2014年にスカイダイビング中の事故で亡くなったニューヨーク出身のスカイダイビングインストラクター、ドナルド・ザルダ氏も、LGBT訴訟を起こしたひとりである。

同氏はクライアントの女性がタンデムダイビングに抵抗を示した際、「自分は100%ゲイであり、女性と身体が接触しても気にしない」とジョークを言い、解雇された。

雇用主は同氏がクライアントと個人情報を共有したため解雇した、と主張したが、ニューヨーク裁判所はザルダ氏の訴えを認める判決を下した。

ジョージア州出身の元児童福祉サービスコーディネーターだったジェラルド・ボストイック氏は、レクリエーションソフトボールリーグ参加時に自分の性的指向を話し、解雇された。

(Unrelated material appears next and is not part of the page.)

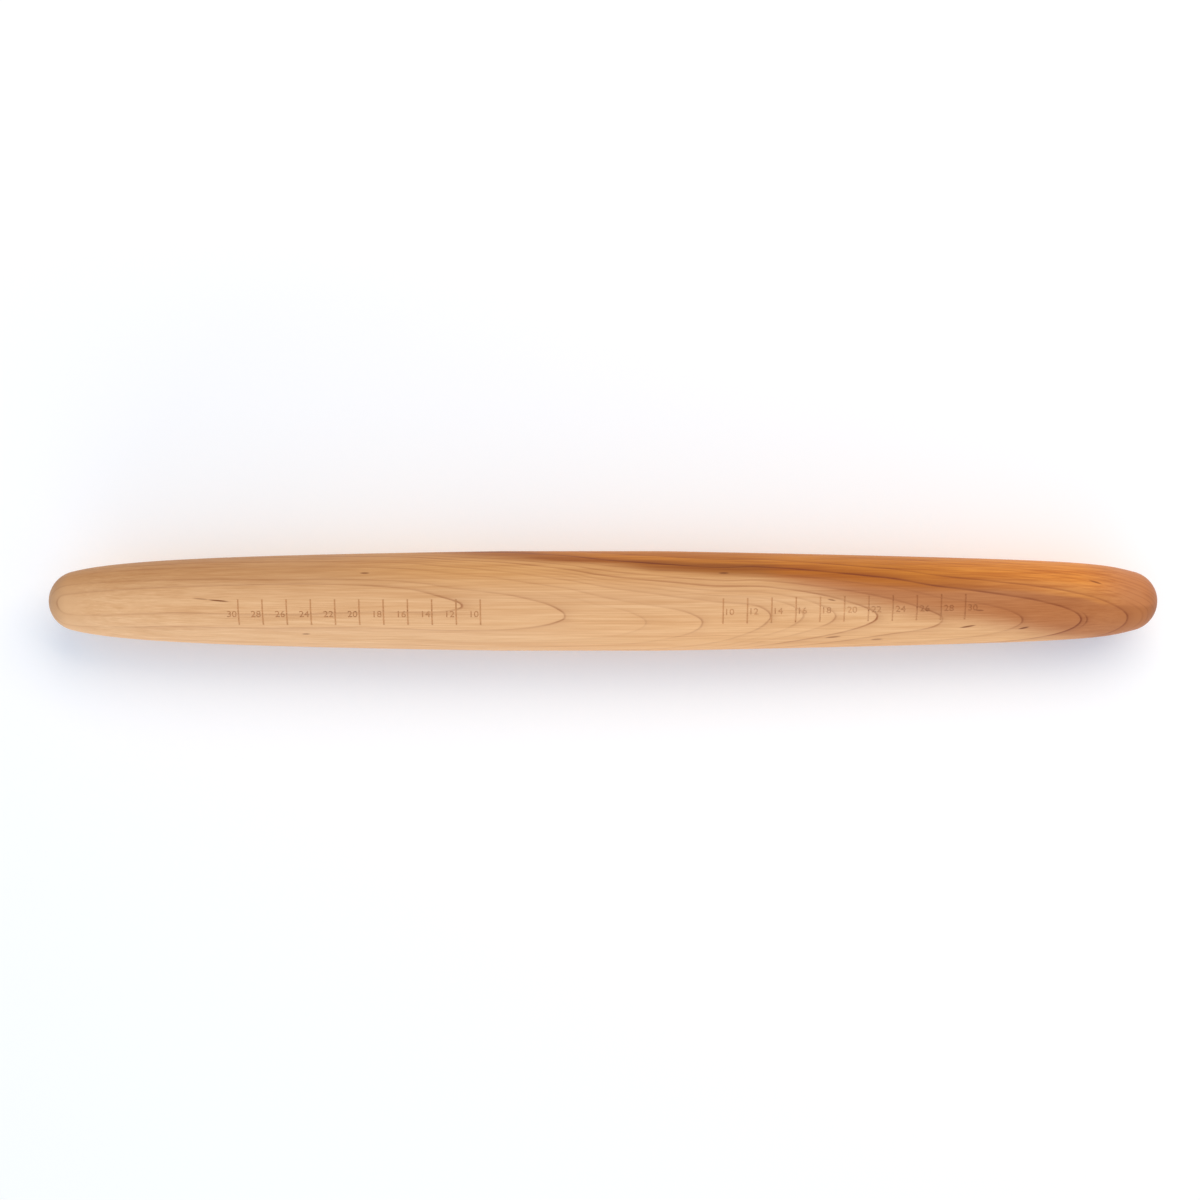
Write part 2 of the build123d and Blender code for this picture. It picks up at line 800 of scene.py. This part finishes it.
@dataclass(frozen=True)
class OiledMaple:
    """Hard maple, turned, sanded fine and oiled.

    The eye sees pale honey sapwood with thin brown ring lines and a few gum flecks, a pinkish
    brown zone and an orange heartwood streak with a dark brown margin, under a soft satin
    sheen with fine long fibres. Both domes show end grain, which drinks more oil. The fibres
    are drawn coarser than real ones, so that they show, and fade where the noses cut them.
    """

    profile: PinProfile
    rings: GrowthRings = GrowthRings()
    sapwood: str = "#edc08f"
    sapwood_streak: str = "#e4b484"
    # Tint towards the lower side, mostly on the right half: partly the wood's own gold and partly painted
    # warm light on the lower side.
    gold_tint: str = "#fff7e9"
    gold_across: Span = Span(0.0, -18.0)
    gold_share: AlongPin = AlongPin((-230, -80, 60, 230), (0, 0.1, 1, 1))
    # Deeper tone towards the upper side: partly the wood's own tone and partly painted shade where the
    # upper side turns from the light, strongest on the left nose.
    sapwood_brown: str = "#c2905d"
    sapwood_amber: str = "#cd944e"
    amber_along: Span = Span(-130.0, -40.0)
    deep_across: Span = Span(0.0, 14.0)
    deep_share: AlongPin = AlongPin(
        (-230, -200, -120, -50, 0, 60, 230), (1.5, 1.1, 0.9, 0.7, 0.6, 0.6, 0.5)
    )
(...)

同氏の雇用主であるクレイトン郡は、解雇の理由を「公務員の不道徳な行為」と述べた。本訴訟はアトランタ裁判所で審理され、原告敗訴となった。

【アメリカとLGBTの歴史】
●1958年、最高裁判所がLGBTの権利を支持する判決を下す。
●1961年7月、イリノイ州は「同性愛を非犯罪」として最初に認めた州になった。
●1969年6月、警察がニューヨーク市のゲイバー”ストーン・ウォール・イン”を襲撃。その後、大規模な抗議活動が展開された。「ストーンウォールの反乱」は、LGBT公民権運動の先駆けと言われている。
●1996年9月、クリントン大統領は結婚を「一人の男性と女性が一緒になること」と定義した。
●2003年6月、最高裁判所、ソドミー法を違憲と決定。
●2009年10月、バラク・オバマ大統領、LGBTへの差別的な行為をヘイト犯罪法に追加すると発表。
●2015年6月、最高裁判所、アメリカ国内における同性婚は合法である、と判決を下す。
●2016年6月、トランスジェンダーのアメリカ軍派遣禁止を解除。
●2018年3月、トランプ大統領、トランスジェンダーがアメリカ軍に所属することを禁ずる政策を発表。